## SET PROBLEM
Repeat the listing below in full, exactly as it stands.

[start of AVAILABLE DATA]

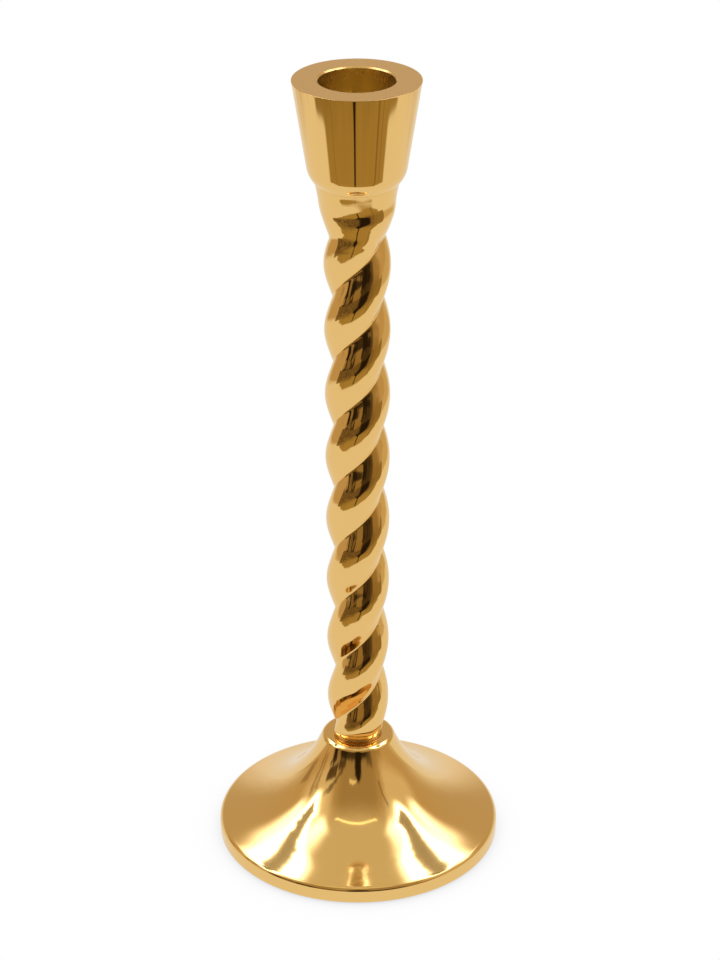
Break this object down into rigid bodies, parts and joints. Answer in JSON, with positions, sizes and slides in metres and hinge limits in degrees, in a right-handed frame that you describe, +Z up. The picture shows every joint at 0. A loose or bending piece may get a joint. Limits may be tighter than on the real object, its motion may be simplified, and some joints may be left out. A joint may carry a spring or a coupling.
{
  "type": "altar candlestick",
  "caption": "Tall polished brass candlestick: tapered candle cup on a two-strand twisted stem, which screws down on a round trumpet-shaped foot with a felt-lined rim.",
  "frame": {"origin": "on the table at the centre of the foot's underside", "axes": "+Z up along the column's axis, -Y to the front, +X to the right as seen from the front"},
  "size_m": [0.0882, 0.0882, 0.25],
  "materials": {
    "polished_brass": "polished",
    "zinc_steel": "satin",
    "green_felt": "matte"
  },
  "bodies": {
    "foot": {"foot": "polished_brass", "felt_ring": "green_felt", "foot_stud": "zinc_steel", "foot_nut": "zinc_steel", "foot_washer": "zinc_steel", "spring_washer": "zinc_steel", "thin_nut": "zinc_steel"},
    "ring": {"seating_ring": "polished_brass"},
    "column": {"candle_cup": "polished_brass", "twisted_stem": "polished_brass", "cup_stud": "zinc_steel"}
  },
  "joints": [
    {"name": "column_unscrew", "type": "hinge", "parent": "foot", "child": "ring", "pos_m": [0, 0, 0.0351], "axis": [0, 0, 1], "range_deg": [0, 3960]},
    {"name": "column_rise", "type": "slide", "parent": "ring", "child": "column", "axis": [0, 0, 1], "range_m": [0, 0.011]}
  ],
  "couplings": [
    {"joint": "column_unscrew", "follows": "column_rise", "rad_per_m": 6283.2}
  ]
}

[end of AVAILABLE DATA]

## EXPECTED OUTPUT
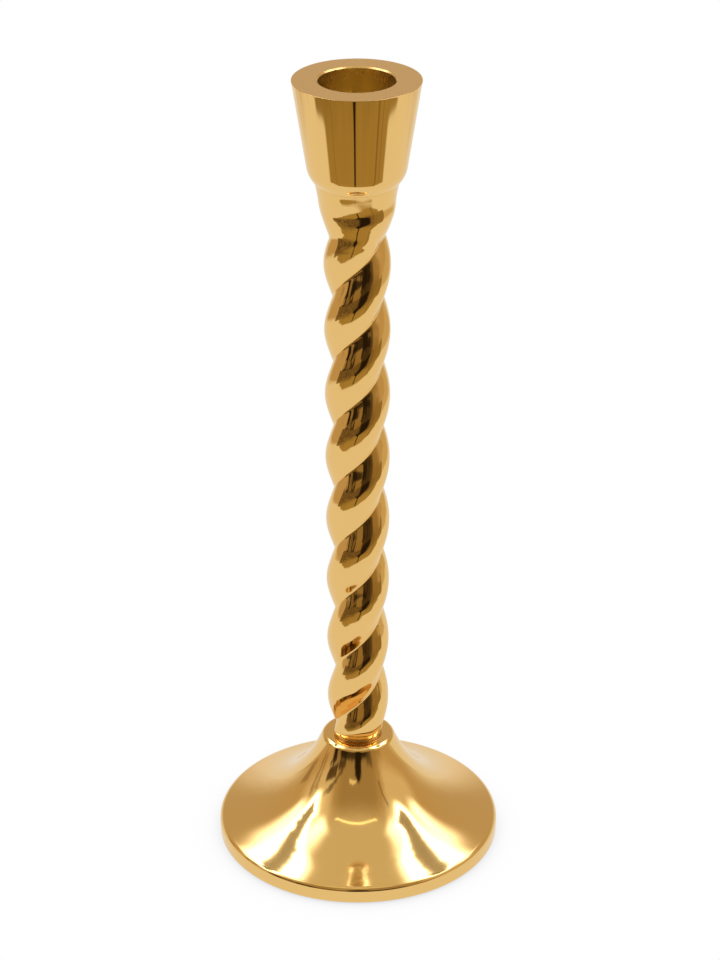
Break this object down into rigid bodies, parts and joints. Answer in JSON, with positions, sizes and slides in metres and hinge limits in degrees, in a right-handed frame that you describe, +Z up. The picture shows every joint at 0. A loose or bending piece may get a joint. Limits may be tighter than on the real object, its motion may be simplified, and some joints may be left out. A joint may carry a spring or a coupling.
{
  "type": "altar candlestick",
  "caption": "Tall polished brass candlestick: tapered candle cup on a two-strand twisted stem, which screws down on a round trumpet-shaped foot with a felt-lined rim.",
  "frame": {"origin": "on the table at the centre of the foot's underside", "axes": "+Z up along the column's axis, -Y to the front, +X to the right as seen from the front"},
  "size_m": [0.0882, 0.0882, 0.25],
  "materials": {
    "polished_brass": "polished",
    "zinc_steel": "satin",
    "green_felt": "matte"
  },
  "bodies": {
    "foot": {"foot": "polished_brass", "felt_ring": "green_felt", "foot_stud": "zinc_steel", "foot_nut": "zinc_steel", "foot_washer": "zinc_steel", "spring_washer": "zinc_steel", "thin_nut": "zinc_steel"},
    "ring": {"seating_ring": "polished_brass"},
    "column": {"candle_cup": "polished_brass", "twisted_stem": "polished_brass", "cup_stud": "zinc_steel"}
  },
  "joints": [
    {"name": "column_unscrew", "type": "hinge", "parent": "foot", "child": "ring", "pos_m": [0, 0, 0.0351], "axis": [0, 0, 1], "range_deg": [0, 3960]},
    {"name": "column_rise", "type": "slide", "parent": "ring", "child": "column", "axis": [0, 0, 1], "range_m": [0, 0.011]}
  ],
  "couplings": [
    {"joint": "column_unscrew", "follows": "column_rise", "rad_per_m": 6283.2}
  ]
}